Note: I wrote this several days ago and never posted it. I was getting ready to write a very different piece tonight, about the writing process and Alan Cumming and connecting with others and the dog’s injury and then, somehow, it felt wrong not to acknowledge the events of last Sunday.
…and another horrifying story, this time a national one that took place in Baton Rouge, Louisiana, the day after I left that beautiful state. As I said, this was the first time I’ve ventured out of New Orleans, down south along the bayous to the tiny and climate-threatened Isle de Jean Charles in Terrebonne Parish, and in so doing I got a fleeting glimpse of an entirely different Louisiana. It bears little resemblance to anywhere else in the world that I’ve spent time, and I was quite taken by its beauty. See exhibit A, above.

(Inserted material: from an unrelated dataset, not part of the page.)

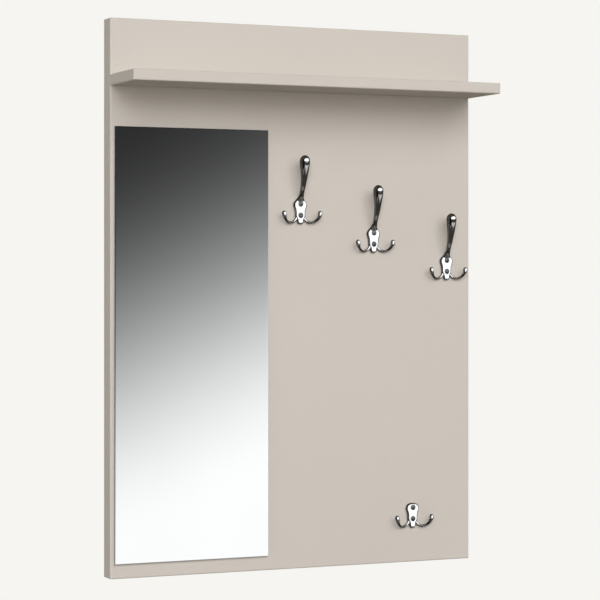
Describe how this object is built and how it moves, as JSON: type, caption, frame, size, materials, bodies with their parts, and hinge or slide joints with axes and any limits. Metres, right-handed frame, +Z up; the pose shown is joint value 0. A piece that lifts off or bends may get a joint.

Despite all the atrocities going on in the world and despite the personal challenges I and several people in my life face and the fact that he-who-shall-not-be-named is running for president, I left that vacation feeling some semblance of enrichment and extreme nostalgia for ten days’ worth of experiences, the good, the bad, and the ugly.
And then this. Oh, this. The person-on-the-street footage of what happened in Baton Rouge is chilling. I wish I could say that that crime makes zero “sense” – but in the world in which we live, it is not out of context. It did not occur in a vacuum. And that is an even less convenient truth than the fact that it happened in the first place. This was neither the first nor the last act of extreme, divisive violence we will experience this year.
I am tired of being horrified. I’m tired of feeling helpless. I’m tired of the front page of the Times having an all-caps headline to the effect of: ANOTHER ONCE-UNTHINKABLE ACT OF VIOLENCE. And I’m tired of the flags just kind of staying at half-mast.
Let’s try to look out for one another.